What is your name/stage name?
“entropy47.” entropy means “gradual decline into disorder.” It symbolizes how our society is slowly killing itself from the inside out. It symbolizes the chaotic nature of my music and the chaos within myself that I harness to create. 47 comes from capital steez. The solution to society’s entropy, to my own entropy, is unconditional love and a commitment to a higher power. The 4th chakra is the heart chakra which is blocked by anger and is opened with love. The 7th chakra is the crown chakra, the connection to the cosmic flow of the universe and serving a higher power.”
What do you do?
“I’m a music producer. It doesn’t really end there though. My purpose in life is to help other creative people achieve their potential. This means I love helping people find their sound, and I go to great lengths to understand every artist I work with on a deep emotional level. Sometimes it has nothing to do with music, and it just means helping visual creatives define their aesthetic and build their confidence. I don’t stay in one lane and my network is composed of graphic designers, recording engineers, painters, etc. I’ve found that producing is for me because it combines my creative energy with my dharma, my cosmic purpose. I get to help auditory creatives find the exact sound and vibe they’re looking for.”
What genre of music do you create?
“I make trap and hip-hop beats. I’m not really limited to that genre. If someone comes in and they want me to make a punk rock track with some drum and bass samples, I gotchu. I’m really just here to help people accomplish their dreams and find their authentic voice. I never go into a session with any bias or idea of what I’m going to make because different emotions are gonna require different tempos, chord progressions, rhythmic patterns, etc. It’s really just what the artist needs to get that inspiration to get on the mic and speak their heart out.”
Who are some artists/producers you want to work with?
“I’d really like to have the chance to work with Ronny J. I feel like sonically, my eerie, lowkey, spooky type of melodies would work really well with his style of drum arrangement. I feel like he’s a rockstar and a producer and his music really inspires me to find my own pocket and lane. Other than that I really want to work with some artists that think completely differently about music. I want to work with unique artists that are creating a name for themselves in the middle of nowhere, pushing what music is going to be next. Personally, I think that’s where the newest sounds are coming out of.”
Where are you from?
“I’m from the bay. I was born and raised in the Mission district of San Francisco. Being from there has given me a strong appreciation for different latin cultures and values. I still love walking around 24th street and seeing all of the murals drawn by local artists. The area has changed a lot, but it’ll always be my home.”
How long have you been making music?
“I started playing drums at 6 years old. I loved rock music and most of my childhood when I wasn’t in school was spent in my basement playing drums, probably annoying the hell out of the whole neighborhood. From there, I was in a couple bands in high school but never really recorded anything. It wasn’t until I was 21 that I got into music production.

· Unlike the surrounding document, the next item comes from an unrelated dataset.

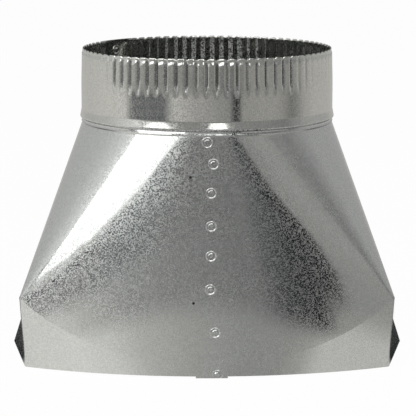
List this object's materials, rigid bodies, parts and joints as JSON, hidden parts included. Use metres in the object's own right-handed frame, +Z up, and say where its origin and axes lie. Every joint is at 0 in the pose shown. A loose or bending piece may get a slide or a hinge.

I was working at a recording studio that did voice-over recording which is when I began using Pro-Tools, Logic, and eventually ableton. I started on a cracked version of live 9 and after I figured out how much I loved it, I quit my job to go back to school and pursue music. I began recording whoever I could to get practice, and worked in genres from rock to EDM. It wasn’t until 23 that I began to really find passion in hip-hop and trap production, it was something that just felt natural to make. Rap and specifically the soundcloud-era at that time wasn’t restricted by all the conventional rules of recording or production. I really grew to love it because it was the genre of authenticity. I would be listening to Slim Thug, Drumma Boy, Young Dolph, and Tribe Called Quest one day. Then the next day I’d be on Payboi Carti, 21 Savage, Migos, Smino, J. Cole, Denzel Curry. It was the perfect time for me to get into it and figure out as much as I could. I learned if it sounds good and it only has three or four layers, the 808 is clipping the master, whatever. Sample is weird and out of key? Doesn’t matter. Does it sound good? Does it fit the vibe that the lyricist is trying to fit into? That’s all that matters.”